____ Data extract

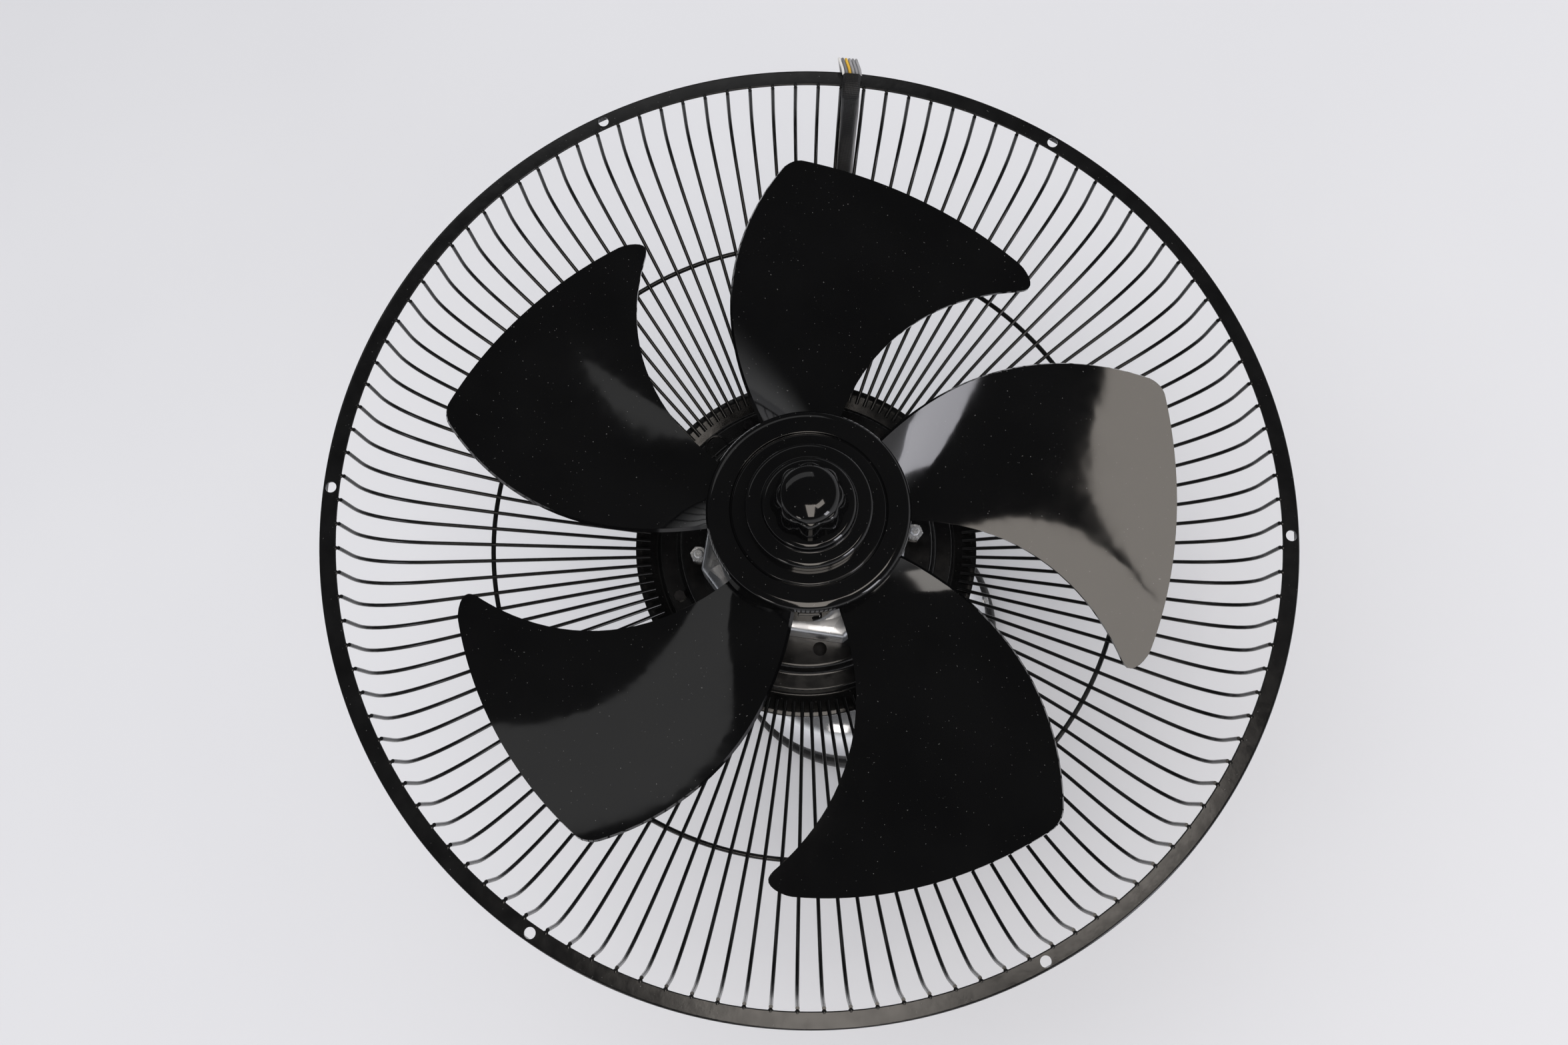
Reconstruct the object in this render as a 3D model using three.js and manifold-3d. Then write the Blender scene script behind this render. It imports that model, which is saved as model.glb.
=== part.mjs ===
// Orbital ceiling fan: a ceiling canopy with its orbit drive, a leaning motor head with a
// wire cage, and a five-blade impeller.
// Millimetres, +Z up. The origin is the centre of the canopy's flat mounting face. The fan
// stands on that face with its blades up, and the head leans about the pivot on the +Z axis.
import * as THREE from 'three';
import { mergeVertices } from 'three/addons/utils/BufferGeometryUtils.js';
import Module from 'manifold-3d';

const wasm = await Module();
wasm.setup();
const { Manifold, Mesh: SolidMesh } = wasm;

// ---- clearances: between seated pieces, and between running pieces (radial)
const seatGap = 0.3;
const runGap = 0.25;

// ---- how finely round pieces are faceted
const wideSides = 30;
const roundSides = 18;
const fitSides = 16;
const smallSides = 8;

// ---- head position
const pivotHeight = 140;
const headTilt = THREE.MathUtils.degToRad(22);
const leanAngle = -38;

// ---- ceiling plate, base ring and canopy
const ceilingPlateMargin = 4.6;
const ceilingPlateThickness = 2;
const ceilingHoleRadius = 2.75;
const ceilingHoleCircle = 60;
const ceilingHoleAngles = [45, 135, 225, 315];
const cableHoleRadius = 9;
const cableHoleAngle = 270;
const canopyRadius = 86;
const canopyWall = 1.4;
const canopySkirt = 8;
const canopyHeadroom = 5;
const canopyCollarHeight = 5;
const baseRingOverhang = 4;
const baseRingHeight = 8;
const lugWidth = 12;
const lugThickness = 2;
const lugFoot = 12;
const canopyScrewRadius = 2;
const canopyScrewHeadRadius = 3.5;
const canopyScrewHeadLength = 2.2;
const canopyScrewAngles = [10, 190];

// ---- orbit drive inside the canopy
const gearModule = 2;
const gearTeeth = 24;
const pinionTeeth = 8;
const gearThickness = 6;
const gearClearance = 3;
const driveMotorRadius = 22;
const driveMotorHeight = 26;
const driveMotorAngle = 100;
const driveShaftRadius = 3;
const driveShaftSocket = 7;
const drivePlateBottom = 42;
const drivePlateThickness = 2.4;
const drivePlateMargin = 2;
const pillarRadius = 4;
const pillarCircle = 40;
const pillarOffsets = [60, 180, 300];
const terminalLength = 34;
const terminalWidth = 14;
const terminalHeight = 13;
const terminalMargin = 15;
const terminalAngle = 180;

// ---- orbit crank (the bent shaft that leans the head) and its bushes
const crankRadius = 5;
const elbowMargin = 2.5;
const bushWall = 2.45;
const bushLength = 12;
const bushFlangeWidth = 6;
const bushFlangeThickness = 2;
const crankTail = 4;
const crankScrewRadius = 2;
const crankScrewLength = 8;
const crankScrewHeadHeight = 2.4;

// ---- downrod and ball shroud
const rodWall = 4;
const rodFlangeRadius = 30;
const rodFlangeThickness = 3;
const rodBoltRadius = 2.5;
const rodBoltHeadRadius = 4.2;
const rodBoltHeadHeight = 3;
const ballRadius = 34;
const ballWall = 2.5;
const ballLowEdge = THREE.MathUtils.degToRad(30);

// ---- fork and guide pin: they stop the head from turning about its own axis
const guideAngle = 142;
const guidePinRadius = 2;
const guidePinHeadRadius = 3.2;
const guidePinHeadLength = 1.4;
const guideArmThickness = 3;
const guideArmWidth = 8;
const guideArmDrop = 3.5;
const guideClearance = 3;
const forkLength = 6;
const forkProngThickness = 3.5;
const forkArmThickness = 4;
const forkRingHeight = 8;

// ---- swivel plate and its bolts
const swivelClearance = 5.3;
const swivelPlateThickness = 2;
const swivelPlateRadius = 66;
const headBoltRadius = 2.5;
const headBoltAngles = [4.5, 187.5];
const headBoltInset = 6.7;
const nutAcrossFlats = 8;
const nutHeight = 4;
const boltEndBeyondNut = 2;
const spacerWall = 2;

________

- The task
Extract the lines above, from the first one through the one containing "const canopyScrewAngles = [10, 190];", and return only those, unchanged.

- Expected output
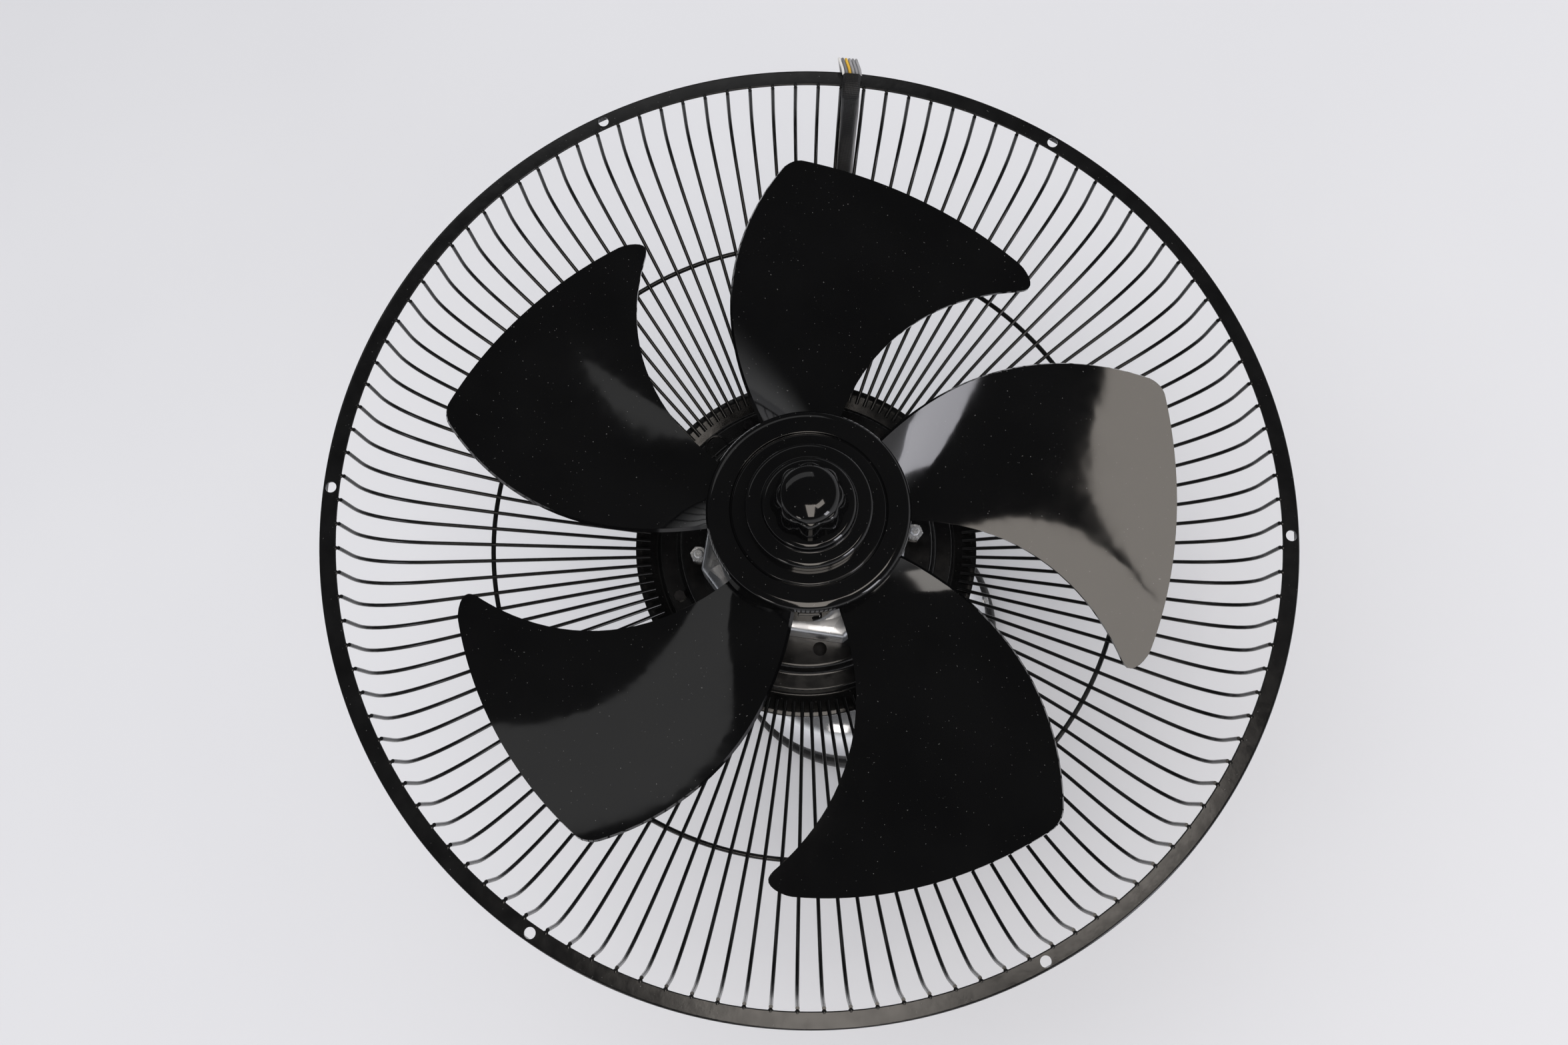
Reconstruct the object in this render as a 3D model using three.js and manifold-3d. Then write the Blender scene script behind this render. It imports that model, which is saved as model.glb.
=== part.mjs ===
// Orbital ceiling fan: a ceiling canopy with its orbit drive, a leaning motor head with a
// wire cage, and a five-blade impeller.
// Millimetres, +Z up. The origin is the centre of the canopy's flat mounting face. The fan
// stands on that face with its blades up, and the head leans about the pivot on the +Z axis.
import * as THREE from 'three';
import { mergeVertices } from 'three/addons/utils/BufferGeometryUtils.js';
import Module from 'manifold-3d';

const wasm = await Module();
wasm.setup();
const { Manifold, Mesh: SolidMesh } = wasm;

// ---- clearances: between seated pieces, and between running pieces (radial)
const seatGap = 0.3;
const runGap = 0.25;

// ---- how finely round pieces are faceted
const wideSides = 30;
const roundSides = 18;
const fitSides = 16;
const smallSides = 8;

// ---- head position
const pivotHeight = 140;
const headTilt = THREE.MathUtils.degToRad(22);
const leanAngle = -38;

// ---- ceiling plate, base ring and canopy
const ceilingPlateMargin = 4.6;
const ceilingPlateThickness = 2;
const ceilingHoleRadius = 2.75;
const ceilingHoleCircle = 60;
const ceilingHoleAngles = [45, 135, 225, 315];
const cableHoleRadius = 9;
const cableHoleAngle = 270;
const canopyRadius = 86;
const canopyWall = 1.4;
const canopySkirt = 8;
const canopyHeadroom = 5;
const canopyCollarHeight = 5;
const baseRingOverhang = 4;
const baseRingHeight = 8;
const lugWidth = 12;
const lugThickness = 2;
const lugFoot = 12;
const canopyScrewRadius = 2;
const canopyScrewHeadRadius = 3.5;
const canopyScrewHeadLength = 2.2;
const canopyScrewAngles = [10, 190];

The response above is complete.